[DATASET EXCERPT]
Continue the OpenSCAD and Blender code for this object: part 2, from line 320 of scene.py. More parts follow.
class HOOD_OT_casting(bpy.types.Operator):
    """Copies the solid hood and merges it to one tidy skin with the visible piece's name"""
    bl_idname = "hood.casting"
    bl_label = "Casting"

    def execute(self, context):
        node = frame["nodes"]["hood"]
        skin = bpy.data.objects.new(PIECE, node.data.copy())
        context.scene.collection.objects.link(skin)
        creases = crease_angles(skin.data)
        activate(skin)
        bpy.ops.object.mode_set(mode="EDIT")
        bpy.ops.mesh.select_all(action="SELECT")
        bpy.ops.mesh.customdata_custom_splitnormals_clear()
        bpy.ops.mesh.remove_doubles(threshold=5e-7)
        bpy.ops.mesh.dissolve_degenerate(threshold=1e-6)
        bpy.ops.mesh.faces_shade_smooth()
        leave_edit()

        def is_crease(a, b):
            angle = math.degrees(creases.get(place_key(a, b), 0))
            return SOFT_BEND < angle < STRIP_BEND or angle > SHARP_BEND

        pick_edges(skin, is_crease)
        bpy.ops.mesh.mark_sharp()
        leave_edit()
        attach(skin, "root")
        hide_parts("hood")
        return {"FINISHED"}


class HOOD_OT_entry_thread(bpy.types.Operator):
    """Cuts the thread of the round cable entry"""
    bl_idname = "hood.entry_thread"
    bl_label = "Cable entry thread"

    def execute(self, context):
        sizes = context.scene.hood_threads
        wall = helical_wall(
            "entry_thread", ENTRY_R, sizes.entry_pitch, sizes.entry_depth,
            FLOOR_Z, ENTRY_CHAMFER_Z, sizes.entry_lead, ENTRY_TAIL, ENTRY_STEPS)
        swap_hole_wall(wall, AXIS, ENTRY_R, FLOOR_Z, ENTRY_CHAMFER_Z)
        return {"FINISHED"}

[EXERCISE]
Every line of the material must be returned exactly as it appears.

[SOLUTION FOR THIS PROBLEM]
Continue the OpenSCAD and Blender code for this object: part 2, from line 320 of scene.py. More parts follow.
class HOOD_OT_casting(bpy.types.Operator):
    """Copies the solid hood and merges it to one tidy skin with the visible piece's name"""
    bl_idname = "hood.casting"
    bl_label = "Casting"

    def execute(self, context):
        node = frame["nodes"]["hood"]
        skin = bpy.data.objects.new(PIECE, node.data.copy())
        context.scene.collection.objects.link(skin)
        creases = crease_angles(skin.data)
        activate(skin)
        bpy.ops.object.mode_set(mode="EDIT")
        bpy.ops.mesh.select_all(action="SELECT")
        bpy.ops.mesh.customdata_custom_splitnormals_clear()
        bpy.ops.mesh.remove_doubles(threshold=5e-7)
        bpy.ops.mesh.dissolve_degenerate(threshold=1e-6)
        bpy.ops.mesh.faces_shade_smooth()
        leave_edit()

        def is_crease(a, b):
            angle = math.degrees(creases.get(place_key(a, b), 0))
            return SOFT_BEND < angle < STRIP_BEND or angle > SHARP_BEND

        pick_edges(skin, is_crease)
        bpy.ops.mesh.mark_sharp()
        leave_edit()
        attach(skin, "root")
        hide_parts("hood")
        return {"FINISHED"}


class HOOD_OT_entry_thread(bpy.types.Operator):
    """Cuts the thread of the round cable entry"""
    bl_idname = "hood.entry_thread"
    bl_label = "Cable entry thread"

    def execute(self, context):
        sizes = context.scene.hood_threads
        wall = helical_wall(
            "entry_thread", ENTRY_R, sizes.entry_pitch, sizes.entry_depth,
            FLOOR_Z, ENTRY_CHAMFER_Z, sizes.entry_lead, ENTRY_TAIL, ENTRY_STEPS)
        swap_hole_wall(wall, AXIS, ENTRY_R, FLOOR_Z, ENTRY_CHAMFER_Z)
        return {"FINISHED"}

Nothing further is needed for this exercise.